For the home page, I wanted a big splashy graphic (to keep up with current fashions, naturally). Of course, loading such a big graphic would miserably slow things down. It occurred to me that I could procedurally generate something. The necessary JS would only be a few thousand bytes. The initial render could probably happen within a few milliseconds. But what could I render that would be visually captivating? The "star bar" at the top of socket.io has always stuck out in my mind as a super-simple, super-cool bit of web design. Stars are pretty simple — a dark background, some points of light, maybe a few cloudy color regions for that Homeworld feel. Should be easy.
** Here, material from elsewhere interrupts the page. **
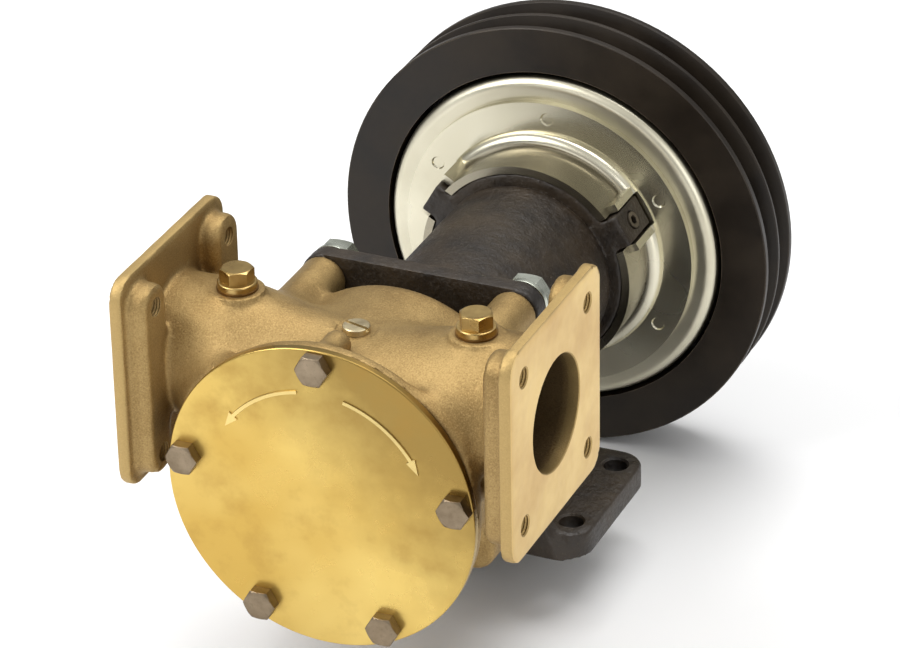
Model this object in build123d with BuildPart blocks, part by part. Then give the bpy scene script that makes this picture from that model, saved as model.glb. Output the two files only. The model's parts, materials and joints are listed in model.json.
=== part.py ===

After a bit of experimentation, I managed to create a screenful of stars and nebula-esq clouds that looked almost photographic. It loaded instantly, and rendered in under 40ms. Success!

Then came optimization: Can I get that 40ms down to 20ms? Can I make it look as good on a dim monitor in daylight as on a bright monitor in the dark? And interactivity: Can I make the stars slide around while scrolling, for a striking parallax effect (a la Firewatch)? Tweak tweak tweak tweak twe... and somewhere in the flurry, I caused a bug — or, rather, fixed a bug that had been present all along. While optimizing the initial setup, I corrected some code that was inadvertently reinitializing the buffer on each redraw. Suddenly, instead of a fresh image every frame, I had stars and nebulae drawing again and again on top of the same buffer. They streaked and puffed and flooded the canvas with color. And that was it, the high-impact splashy graphic I wanted for my home page. It loads faster than any image, renders in a flash, and is an immediate statement of identity.